***** ENTRIES PROVIDED
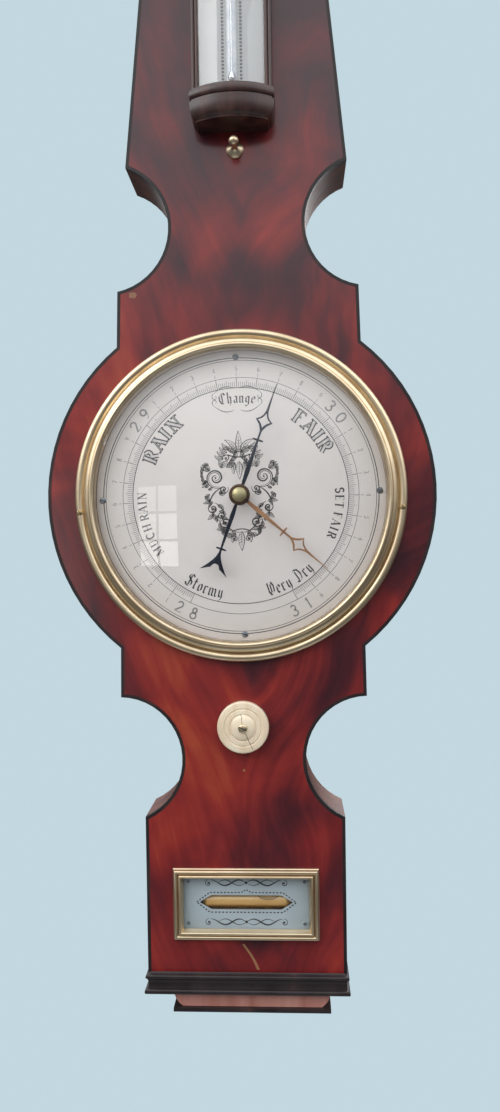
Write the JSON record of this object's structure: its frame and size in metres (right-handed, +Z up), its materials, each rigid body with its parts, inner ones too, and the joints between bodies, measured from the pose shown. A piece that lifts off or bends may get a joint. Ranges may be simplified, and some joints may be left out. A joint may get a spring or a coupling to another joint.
{
  "type": "wheel barometer",
  "caption": "Wall-hung wheel barometer in a shaped case: round glazed dial, two hands, setting knob, thermometer box and spirit level, with siphon tube inside.",
  "frame": {"origin": "middle of the hanging hole, on the back plane of the case", "axes": "+Z up, +Y into the wall, the dial faces -Y"},
  "size_m": [0.2608, 0.068, 1.0335],
  "materials": {
    "veneer": "french-polished flame mahogany",
    "mahogany": "polished mahogany",
    "pine": "bare old pine",
    "ebonised": "ebonised and polished",
    "brass": "polished and lacquered",
    "coppery_brass": "polished",
    "silvered": "silvered and engraved brass",
    "glass": "clear",
    "blued_steel": "blued",
    "steel": "dull",
    "bone": "polished bone",
    "mercury": "liquid metal",
    "cord": "gut and silk",
    "cork": "rough",
    "amber_vial": "filled with tinted spirit"
  },
  "bodies": {
    "case": {"carcass": "pine", "front_veneer": "veneer", "side_veneer": "mahogany", "ebony_edging": "ebonised", "base_moulding": "ebonised", "cornice_moulding": "ebonised", "base_block": "mahogany", "base_fillet": "ebonised", "pediment_board": "mahogany", "pediment_rakes": "ebonised", "finial": "brass", "dial_plate": "silvered", "dial_screws": "blued_steel", "dial_bush": "brass", "bezel": "brass", "bezel_screws": "brass", "dial_glass": "glass", "knob_bush": "brass", "setting_cord": "cord", "movement_bridge": "brass", "movement_front_plate": "brass", "siphon_tube": "glass", "mercury_column": "mercury", "mercury_short_column": "mercury", "silk_thread": "cord", "counterweight_tube": "glass", "tube_straps": "brass", "tube_packing": "cork", "hanging_plate": "brass", "lower_back_panel": "pine", "case_hinge_leaves": "brass", "back_screws": "steel", "level_frame": "brass", "level_glass": "glass", "level_plate": "silvered", "level_vial": "amber_vial", "level_pins": "blued_steel", "keeper_screws": "steel"},
    "indicator": {"indicator_hand": "blued_steel", "hand_arbor": "brass", "hand_cap": "brass"},
    "set_hand": {"set_hand": "coppery_brass", "set_hand_tube": "brass"},
    "setting_knob": {"setting_knob": "bone", "knob_spindle": "brass", "knob_screw": "steel"},
    "float": {"float": "glass"},
    "counterweight": {"counterweight": "glass"},
    "thermometer": {"thermo_backboard": "mahogany", "thermo_foot": "mahogany", "thermo_cap": "mahogany", "thermo_rails": "mahogany", "thermo_glass": "glass", "thermo_scale": "silvered", "thermo_tube": "glass", "thermo_clips": "brass"},
    "catch_knob": {"catch_knob": "brass"},
    "back_door": {"back_door": "pine", "door_hinge_leaves": "brass"},
    "turn_button": {"door_button": "brass"}
  },
  "joints": [
    {"name": "indicator_spin", "type": "hinge", "parent": "case", "child": "indicator", "pos_m": [0, 0, -0.59], "axis": [0, 1, 0], "range_deg": [-172.5, 133.5], "stiffness_Nm_per_rad": 0.00016},
    {"name": "float_slide", "type": "slide", "parent": "case", "child": "float", "axis": [0, 0, 1], "range_m": [-0.0167, 0.0215], "deforming": ["silk_thread", "mercury_short_column"]},
    {"name": "counterweight_slide", "type": "slide", "parent": "case", "child": "counterweight", "axis": [0, 0, 1], "range_m": [-0.0215, 0.0167]},
    {"name": "knob_spin", "type": "hinge", "parent": "case", "child": "setting_knob", "pos_m": [0, 0, -0.7442], "axis": [0, 1, 0], "continuous": true},
    {"name": "set_hand_spin", "type": "hinge", "parent": "case", "child": "set_hand", "pos_m": [0, 0, -0.59], "axis": [0, 1, 0], "continuous": true},
    {"name": "back_door_hinge", "type": "hinge", "parent": "case", "child": "back_door", "pos_m": [-0.075, -0.0035, -0.59], "axis": [0, 0, 1], "range_deg": [0, 85]},
    {"name": "button_turn", "type": "hinge", "parent": "case", "child": "turn_button", "pos_m": [0.082, -0.001, -0.59], "axis": [0, 1, 0], "range_deg": [-90, 0]},
    {"name": "thermometer_lift", "type": "slide", "parent": "case", "child": "thermometer", "axis": [0, 0, 1], "range_m": [0, 0.008]},
    {"name": "catch_turn", "type": "hinge", "parent": "case", "child": "catch_knob", "pos_m": [0, -0.043, -0.358], "axis": [0, 1, 0], "range_deg": [-90, 90]}
  ],
  "couplings": [
    {"joint": "float_slide", "follows": "indicator_spin", "m_per_rad": -0.007134},
    {"joint": "counterweight_slide", "follows": "indicator_spin", "m_per_rad": 0.007134},
    {"joint": "set_hand_spin", "follows": "knob_spin", "ratio": 1}
  ]
}
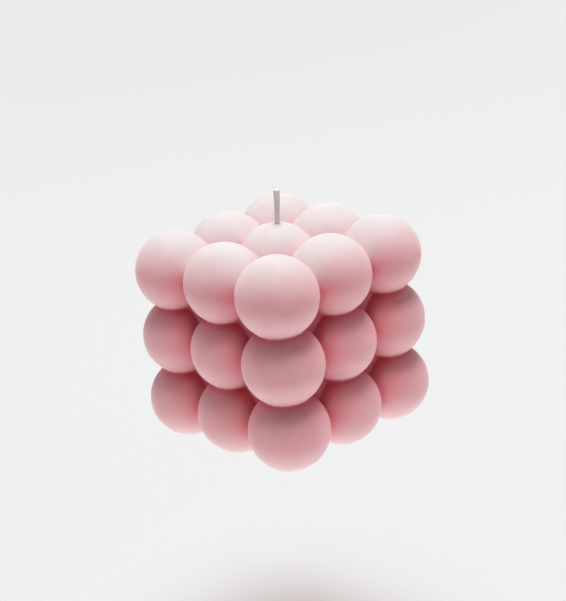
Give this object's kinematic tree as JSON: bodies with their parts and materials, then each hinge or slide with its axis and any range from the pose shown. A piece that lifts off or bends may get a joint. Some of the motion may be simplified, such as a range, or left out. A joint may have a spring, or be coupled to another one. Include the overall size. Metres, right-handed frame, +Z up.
{
  "type": "bubble cube candle",
  "caption": "Cube of merged round wax balls, cast in one piece, with a short braided cotton wick standing out of the middle top ball.",
  "frame": {"origin": "middle of the flat feet that the candle stands on", "axes": "+Z up along the wick; +X and +Y along the two horizontal rows of balls"},
  "size_m": [0.06, 0.06, 0.0666],
  "materials": {
    "wax": "matte pink wax, softly translucent",
    "cotton": "off-white braided cotton"
  },
  "bodies": {
    "root": {"wax_body": "wax", "wick": "cotton"}
  },
  "joints": []
}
**********
__SET EXERCISE__: Using the data above, return each line exactly as written.

__ANSWER BELOW__:
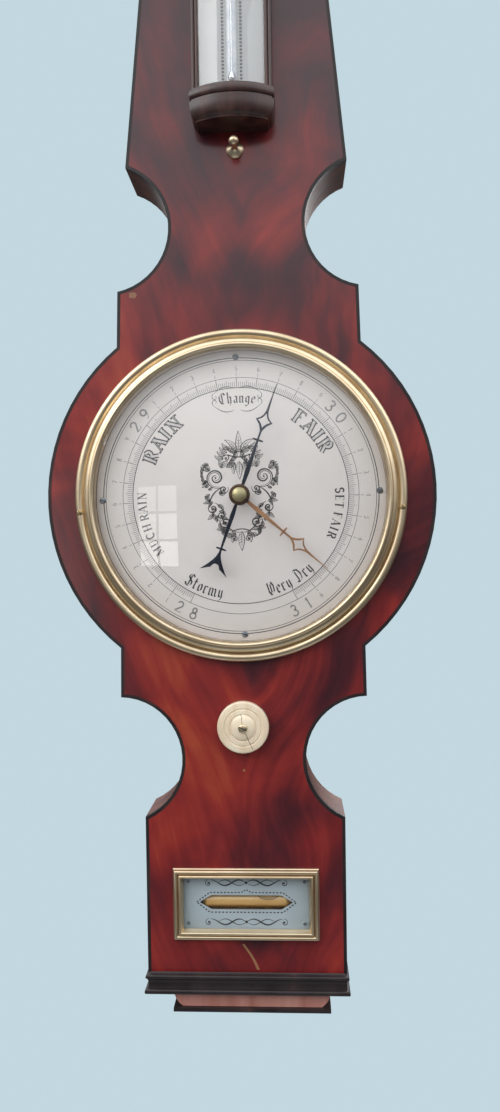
Write the JSON record of this object's structure: its frame and size in metres (right-handed, +Z up), its materials, each rigid body with its parts, inner ones too, and the joints between bodies, measured from the pose shown. A piece that lifts off or bends may get a joint. Ranges may be simplified, and some joints may be left out. A joint may get a spring or a coupling to another joint.
{
  "type": "wheel barometer",
  "caption": "Wall-hung wheel barometer in a shaped case: round glazed dial, two hands, setting knob, thermometer box and spirit level, with siphon tube inside.",
  "frame": {"origin": "middle of the hanging hole, on the back plane of the case", "axes": "+Z up, +Y into the wall, the dial faces -Y"},
  "size_m": [0.2608, 0.068, 1.0335],
  "materials": {
    "veneer": "french-polished flame mahogany",
    "mahogany": "polished mahogany",
    "pine": "bare old pine",
    "ebonised": "ebonised and polished",
    "brass": "polished and lacquered",
    "coppery_brass": "polished",
    "silvered": "silvered and engraved brass",
    "glass": "clear",
    "blued_steel": "blued",
    "steel": "dull",
    "bone": "polished bone",
    "mercury": "liquid metal",
    "cord": "gut and silk",
    "cork": "rough",
    "amber_vial": "filled with tinted spirit"
  },
  "bodies": {
    "case": {"carcass": "pine", "front_veneer": "veneer", "side_veneer": "mahogany", "ebony_edging": "ebonised", "base_moulding": "ebonised", "cornice_moulding": "ebonised", "base_block": "mahogany", "base_fillet": "ebonised", "pediment_board": "mahogany", "pediment_rakes": "ebonised", "finial": "brass", "dial_plate": "silvered", "dial_screws": "blued_steel", "dial_bush": "brass", "bezel": "brass", "bezel_screws": "brass", "dial_glass": "glass", "knob_bush": "brass", "setting_cord": "cord", "movement_bridge": "brass", "movement_front_plate": "brass", "siphon_tube": "glass", "mercury_column": "mercury", "mercury_short_column": "mercury", "silk_thread": "cord", "counterweight_tube": "glass", "tube_straps": "brass", "tube_packing": "cork", "hanging_plate": "brass", "lower_back_panel": "pine", "case_hinge_leaves": "brass", "back_screws": "steel", "level_frame": "brass", "level_glass": "glass", "level_plate": "silvered", "level_vial": "amber_vial", "level_pins": "blued_steel", "keeper_screws": "steel"},
    "indicator": {"indicator_hand": "blued_steel", "hand_arbor": "brass", "hand_cap": "brass"},
    "set_hand": {"set_hand": "coppery_brass", "set_hand_tube": "brass"},
    "setting_knob": {"setting_knob": "bone", "knob_spindle": "brass", "knob_screw": "steel"},
    "float": {"float": "glass"},
    "counterweight": {"counterweight": "glass"},
    "thermometer": {"thermo_backboard": "mahogany", "thermo_foot": "mahogany", "thermo_cap": "mahogany", "thermo_rails": "mahogany", "thermo_glass": "glass", "thermo_scale": "silvered", "thermo_tube": "glass", "thermo_clips": "brass"},
    "catch_knob": {"catch_knob": "brass"},
    "back_door": {"back_door": "pine", "door_hinge_leaves": "brass"},
    "turn_button": {"door_button": "brass"}
  },
  "joints": [
    {"name": "indicator_spin", "type": "hinge", "parent": "case", "child": "indicator", "pos_m": [0, 0, -0.59], "axis": [0, 1, 0], "range_deg": [-172.5, 133.5], "stiffness_Nm_per_rad": 0.00016},
    {"name": "float_slide", "type": "slide", "parent": "case", "child": "float", "axis": [0, 0, 1], "range_m": [-0.0167, 0.0215], "deforming": ["silk_thread", "mercury_short_column"]},
    {"name": "counterweight_slide", "type": "slide", "parent": "case", "child": "counterweight", "axis": [0, 0, 1], "range_m": [-0.0215, 0.0167]},
    {"name": "knob_spin", "type": "hinge", "parent": "case", "child": "setting_knob", "pos_m": [0, 0, -0.7442], "axis": [0, 1, 0], "continuous": true},
    {"name": "set_hand_spin", "type": "hinge", "parent": "case", "child": "set_hand", "pos_m": [0, 0, -0.59], "axis": [0, 1, 0], "continuous": true},
    {"name": "back_door_hinge", "type": "hinge", "parent": "case", "child": "back_door", "pos_m": [-0.075, -0.0035, -0.59], "axis": [0, 0, 1], "range_deg": [0, 85]},
    {"name": "button_turn", "type": "hinge", "parent": "case", "child": "turn_button", "pos_m": [0.082, -0.001, -0.59], "axis": [0, 1, 0], "range_deg": [-90, 0]},
    {"name": "thermometer_lift", "type": "slide", "parent": "case", "child": "thermometer", "axis": [0, 0, 1], "range_m": [0, 0.008]},
    {"name": "catch_turn", "type": "hinge", "parent": "case", "child": "catch_knob", "pos_m": [0, -0.043, -0.358], "axis": [0, 1, 0], "range_deg": [-90, 90]}
  ],
  "couplings": [
    {"joint": "float_slide", "follows": "indicator_spin", "m_per_rad": -0.007134},
    {"joint": "counterweight_slide", "follows": "indicator_spin", "m_per_rad": 0.007134},
    {"joint": "set_hand_spin", "follows": "knob_spin", "ratio": 1}
  ]
}
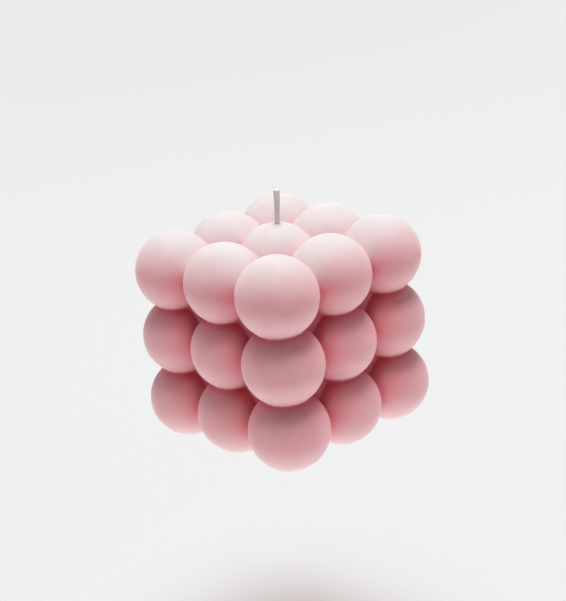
Give this object's kinematic tree as JSON: bodies with their parts and materials, then each hinge or slide with its axis and any range from the pose shown. A piece that lifts off or bends may get a joint. Some of the motion may be simplified, such as a range, or left out. A joint may have a spring, or be coupled to another one. Include the overall size. Metres, right-handed frame, +Z up.
{
  "type": "bubble cube candle",
  "caption": "Cube of merged round wax balls, cast in one piece, with a short braided cotton wick standing out of the middle top ball.",
  "frame": {"origin": "middle of the flat feet that the candle stands on", "axes": "+Z up along the wick; +X and +Y along the two horizontal rows of balls"},
  "size_m": [0.06, 0.06, 0.0666],
  "materials": {
    "wax": "matte pink wax, softly translucent",
    "cotton": "off-white braided cotton"
  },
  "bodies": {
    "root": {"wax_body": "wax", "wick": "cotton"}
  },
  "joints": []
}